The International Council on Clean Transportation has said that in the European Union, the gap between official vehicle carbon dioxide emissions and real-world results continues to grow. It claims there is no real improvement in sight.
A fresh ICCT report out Friday said it was concerned at a rapidly growing gap in the EU between vehicle carbon dioxide emissions measured in the lab and emissions levels found in on-road tests, DW reported.
“For an average consumer, the gap now translates into additional fuel expenses on the order of €450 ($501) per year,” the research council said on its website, adding that the discrepancy might also lead to significant losses of tax revenue and a misallocation of public funds as vehicle taxation schemes and incentives programs for low-carbon cars were based on official carbon dioxide values.

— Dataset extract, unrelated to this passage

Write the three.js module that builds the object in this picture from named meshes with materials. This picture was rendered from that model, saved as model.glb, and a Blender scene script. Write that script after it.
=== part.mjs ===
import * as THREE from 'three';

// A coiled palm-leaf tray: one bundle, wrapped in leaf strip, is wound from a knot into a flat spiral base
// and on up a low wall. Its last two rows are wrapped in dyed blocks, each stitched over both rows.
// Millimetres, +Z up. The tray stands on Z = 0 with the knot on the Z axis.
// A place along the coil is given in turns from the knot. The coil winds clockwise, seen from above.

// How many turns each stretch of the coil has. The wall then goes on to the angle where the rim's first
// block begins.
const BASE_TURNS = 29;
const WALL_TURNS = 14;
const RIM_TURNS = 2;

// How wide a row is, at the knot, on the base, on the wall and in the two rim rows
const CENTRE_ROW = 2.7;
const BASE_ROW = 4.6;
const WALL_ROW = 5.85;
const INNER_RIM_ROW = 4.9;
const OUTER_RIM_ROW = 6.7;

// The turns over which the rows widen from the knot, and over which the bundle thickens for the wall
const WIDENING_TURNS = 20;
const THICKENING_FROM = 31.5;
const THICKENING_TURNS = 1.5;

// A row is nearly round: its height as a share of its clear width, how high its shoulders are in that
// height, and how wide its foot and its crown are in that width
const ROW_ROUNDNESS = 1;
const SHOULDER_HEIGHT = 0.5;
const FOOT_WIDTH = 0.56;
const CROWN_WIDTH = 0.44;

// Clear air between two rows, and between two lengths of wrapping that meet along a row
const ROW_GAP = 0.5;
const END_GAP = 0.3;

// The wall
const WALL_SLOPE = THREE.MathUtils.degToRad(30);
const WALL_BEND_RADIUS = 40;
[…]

The ICCT report identified a number of reasons for the gap, which it said had grown from just 8% in 2001 to 38% in 2014.
“Flexibilities in the type-approval procedure allow for unrealistically low driving resistances during laboratory testing,” it stated.
It stressed that lab tests also failed to take into consideration auxiliary devices such as air conditioning and entertainment systems, which consumed energy during real-world driving and thus contributed to the gap.
The key implication of the study is the urgent need for improved test procedures. But the ICCT warned that a new type-approval scheme to be implemented across the EU in 2017 (WLTP for Worldwide Harmonized Light Vehicle Test Procedure) would not close the existing gap on its own. It said frequent on-road tests would have to be carried out to get more reliable results.